Aim of the task
Search the data below for the word "materials" and copy each line that holds it.
........
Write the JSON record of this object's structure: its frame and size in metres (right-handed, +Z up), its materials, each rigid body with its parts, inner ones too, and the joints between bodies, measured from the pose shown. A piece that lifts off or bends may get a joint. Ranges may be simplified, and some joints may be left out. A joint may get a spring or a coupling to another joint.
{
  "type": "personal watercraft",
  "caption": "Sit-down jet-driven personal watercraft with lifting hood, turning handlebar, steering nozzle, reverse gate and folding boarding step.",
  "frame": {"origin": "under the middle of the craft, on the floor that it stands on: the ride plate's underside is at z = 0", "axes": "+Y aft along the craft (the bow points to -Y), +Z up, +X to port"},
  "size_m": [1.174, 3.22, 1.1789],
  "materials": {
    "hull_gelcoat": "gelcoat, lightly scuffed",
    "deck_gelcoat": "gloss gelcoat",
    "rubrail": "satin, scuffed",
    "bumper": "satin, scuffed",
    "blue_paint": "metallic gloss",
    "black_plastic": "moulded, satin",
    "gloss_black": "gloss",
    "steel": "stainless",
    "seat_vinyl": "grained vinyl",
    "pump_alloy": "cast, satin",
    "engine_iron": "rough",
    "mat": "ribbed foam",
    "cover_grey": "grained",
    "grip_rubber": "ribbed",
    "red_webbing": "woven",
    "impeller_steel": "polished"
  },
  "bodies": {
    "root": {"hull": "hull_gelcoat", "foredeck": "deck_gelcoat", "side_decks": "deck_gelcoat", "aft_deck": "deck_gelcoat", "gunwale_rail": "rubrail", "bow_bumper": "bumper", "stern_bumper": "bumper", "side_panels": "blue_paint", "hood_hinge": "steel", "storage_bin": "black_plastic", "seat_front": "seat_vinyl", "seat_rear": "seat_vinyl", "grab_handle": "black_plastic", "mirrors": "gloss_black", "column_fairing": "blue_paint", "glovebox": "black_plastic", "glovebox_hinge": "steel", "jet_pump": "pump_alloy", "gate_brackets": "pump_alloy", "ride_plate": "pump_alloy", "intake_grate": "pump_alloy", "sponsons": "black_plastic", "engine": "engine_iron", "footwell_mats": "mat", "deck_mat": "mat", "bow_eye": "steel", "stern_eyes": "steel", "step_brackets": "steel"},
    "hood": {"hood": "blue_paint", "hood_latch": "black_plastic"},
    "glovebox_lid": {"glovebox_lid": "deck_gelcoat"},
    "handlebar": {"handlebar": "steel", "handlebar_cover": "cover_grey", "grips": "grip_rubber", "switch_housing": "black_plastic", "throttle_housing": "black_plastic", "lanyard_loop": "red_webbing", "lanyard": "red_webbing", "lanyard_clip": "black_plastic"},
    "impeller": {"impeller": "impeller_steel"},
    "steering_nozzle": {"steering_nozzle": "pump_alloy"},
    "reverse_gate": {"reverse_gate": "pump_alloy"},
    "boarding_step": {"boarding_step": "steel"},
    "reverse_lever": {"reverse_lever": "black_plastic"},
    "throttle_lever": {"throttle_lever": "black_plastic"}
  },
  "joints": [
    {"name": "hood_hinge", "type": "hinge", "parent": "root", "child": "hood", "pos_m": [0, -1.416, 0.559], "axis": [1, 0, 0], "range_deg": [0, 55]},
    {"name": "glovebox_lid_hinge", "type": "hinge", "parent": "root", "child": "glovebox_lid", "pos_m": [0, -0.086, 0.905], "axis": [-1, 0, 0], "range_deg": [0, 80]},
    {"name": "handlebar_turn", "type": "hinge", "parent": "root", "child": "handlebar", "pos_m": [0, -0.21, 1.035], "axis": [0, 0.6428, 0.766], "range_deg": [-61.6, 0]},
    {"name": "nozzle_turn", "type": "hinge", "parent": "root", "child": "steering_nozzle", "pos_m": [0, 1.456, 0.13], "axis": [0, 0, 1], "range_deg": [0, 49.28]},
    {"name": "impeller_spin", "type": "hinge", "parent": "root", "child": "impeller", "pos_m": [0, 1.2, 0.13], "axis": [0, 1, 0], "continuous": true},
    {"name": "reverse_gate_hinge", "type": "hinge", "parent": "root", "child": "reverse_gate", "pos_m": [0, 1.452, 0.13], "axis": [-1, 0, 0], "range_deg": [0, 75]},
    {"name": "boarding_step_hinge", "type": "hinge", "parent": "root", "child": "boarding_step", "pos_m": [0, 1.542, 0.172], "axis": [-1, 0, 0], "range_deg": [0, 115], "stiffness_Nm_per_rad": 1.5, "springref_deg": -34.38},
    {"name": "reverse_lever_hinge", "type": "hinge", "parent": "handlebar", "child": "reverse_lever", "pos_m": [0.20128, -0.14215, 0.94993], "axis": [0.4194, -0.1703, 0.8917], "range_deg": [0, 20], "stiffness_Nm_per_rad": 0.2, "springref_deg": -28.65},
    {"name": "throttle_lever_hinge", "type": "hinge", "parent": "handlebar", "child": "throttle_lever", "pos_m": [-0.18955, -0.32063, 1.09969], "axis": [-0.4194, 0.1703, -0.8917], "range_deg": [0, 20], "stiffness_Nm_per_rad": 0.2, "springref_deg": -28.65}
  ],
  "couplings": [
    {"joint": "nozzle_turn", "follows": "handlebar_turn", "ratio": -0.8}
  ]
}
........
Complete response
Write the JSON record of this object's structure: its frame and size in metres (right-handed, +Z up), its materials, each rigid body with its parts, inner ones too, and the joints between bodies, measured from the pose shown. A piece that lifts off or bends may get a joint. Ranges may be simplified, and some joints may be left out. A joint may get a spring or a coupling to another joint.
  "materials": {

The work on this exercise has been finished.